Митчелл обо всем вспоминает иначе:
– Флойд, как и остальные, был молодым парнишкой. Они никогда раньше не поднимались на такой уровень, поэтому старались переплюнуть себя. Моя работа как тренера заключалась в том, чтобы найти способ и сладить с ними. Знаете, я прослушал несколько уроков по психологии, чтобы справиться с одним или двумя из них, и полагаю, во время Игр мне это помогло. Пару раз они явились на тренировку с опозданием, и я им всыпал. Затем, когда они опять опоздали, я забрал из их комнат телефоны и телевизоры. Иногда я заставал их, когда они ругались друг с другом. Однажды поймал их за азартной игрой! Я забрал все их деньги, купил на них цветы и поставил их у них в общежитии.
Моей главной задачей, – продолжал Митчелл, – было заставить их работать сообща, и, наконец, за месяц до Игр у них это получилось. Это было совсем другое дело; тренерская работа сама по себе для меня трудности не представляет. Трудно, когда у тебя под началом разные люди из разных регионов Соединенных Штатов, особенно если они выходцы из бедных районов, потому что каждому приходится драться за то, что они могут получить.
Тарвер сказал, что Мейвезер, случалось, бывал несдержан, но в основном он был порядочным малым.
– Флойд всегда был приличным парнем, приятель, – пояснял он. – Как можно навешивать на кого-то ярлык плохого парня? Кто тут может судить? Флойд не был плохим парнем. Он был молодым, прикольным чуваком, имевшим свою собственную идентичность, который точно знал, к чему он идет. Никого за такое винить нельзя.
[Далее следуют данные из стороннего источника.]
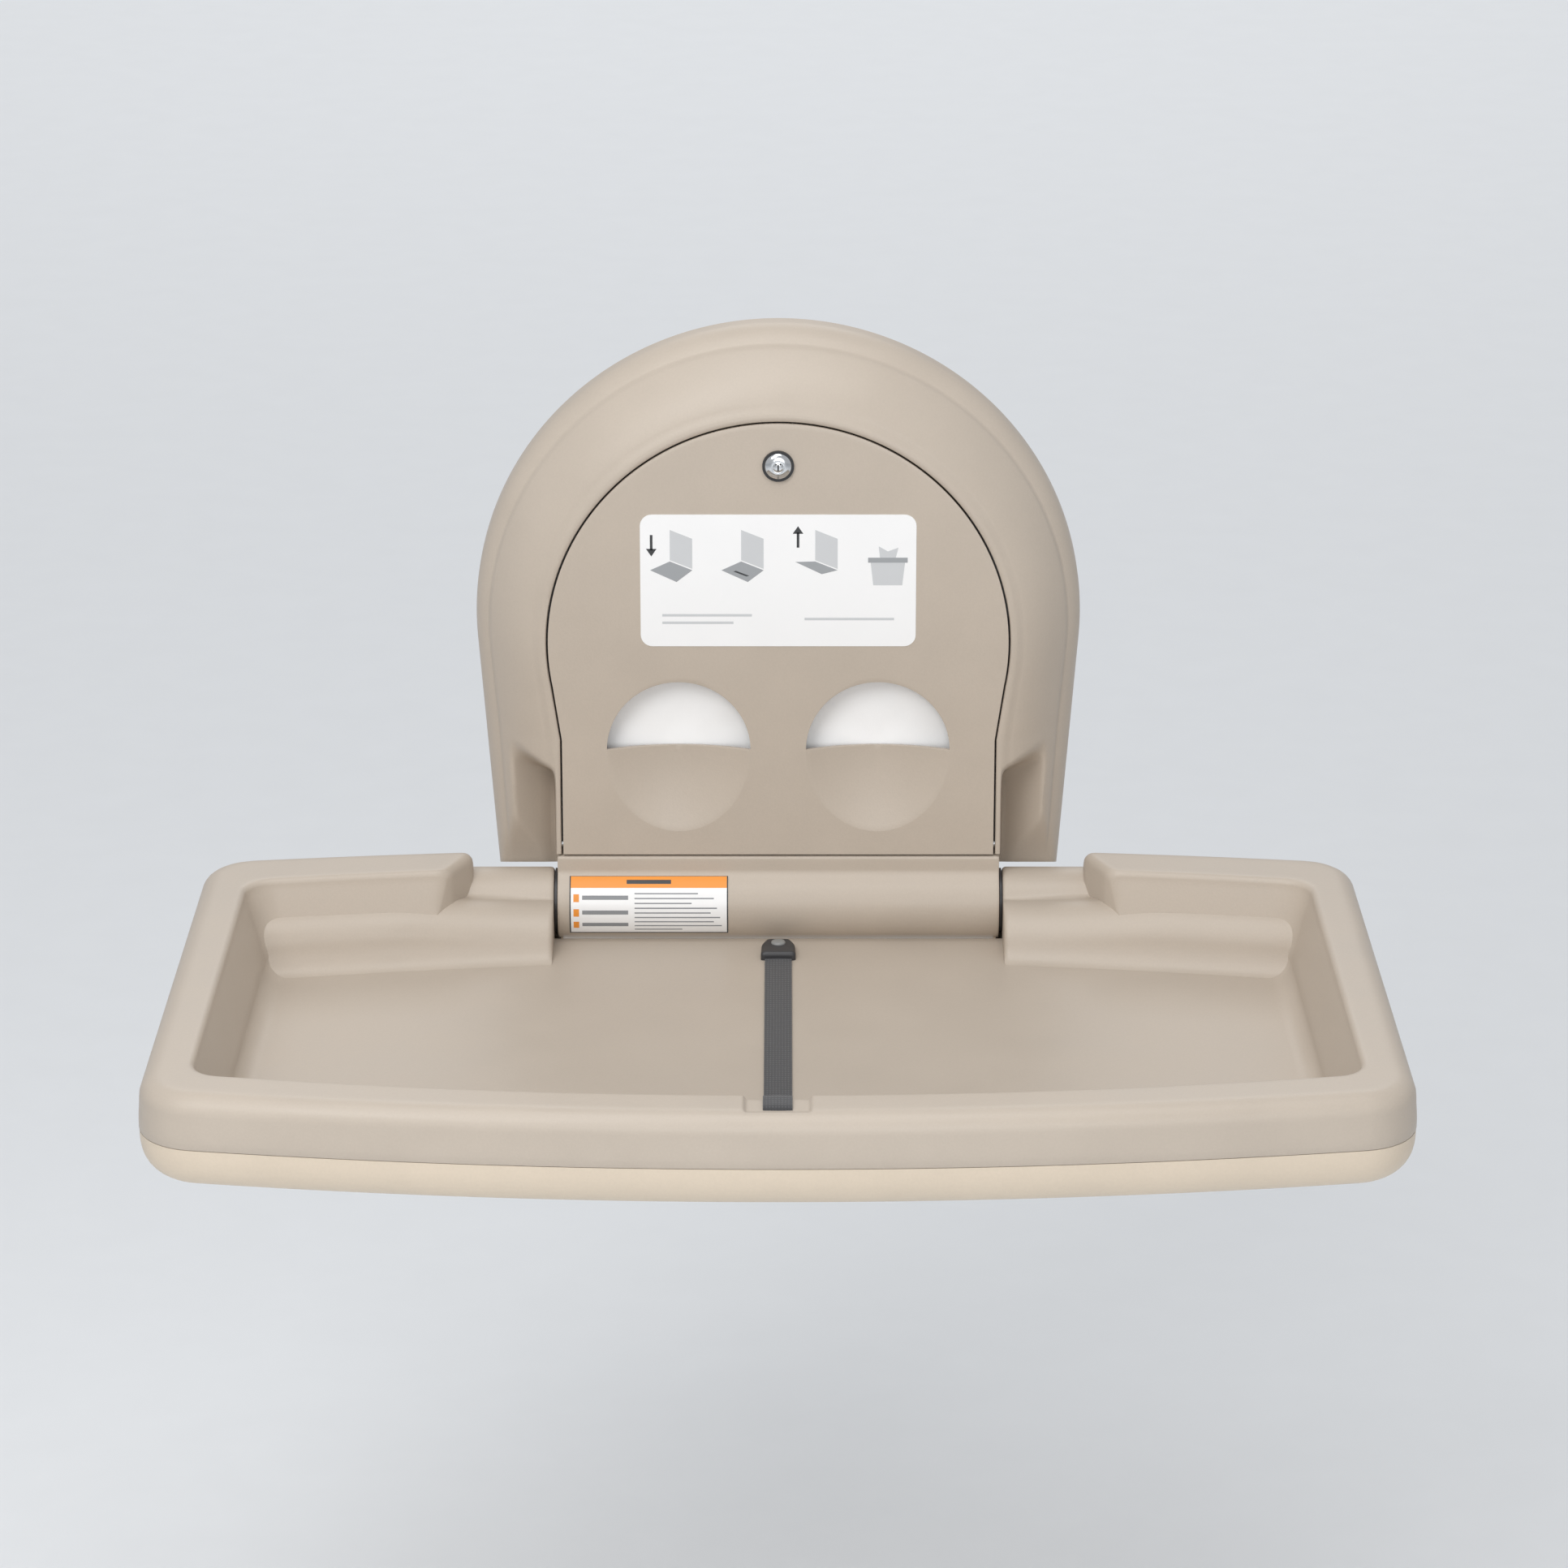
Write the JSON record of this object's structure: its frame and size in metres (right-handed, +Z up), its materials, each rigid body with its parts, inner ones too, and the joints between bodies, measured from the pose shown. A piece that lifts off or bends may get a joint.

За такое следует ценить. Я был таким же чуваком, с таким же настроем. В основном, когда мы заглядывали в наше будущее, мы оба знали, чего мы добиваемся. Сомнений на этот счет не было.
Погоня Мейвезера за олимпийской медалью началась на стадионе «Александр Мемориал». Бои были по три раунда, каждый по три минуты.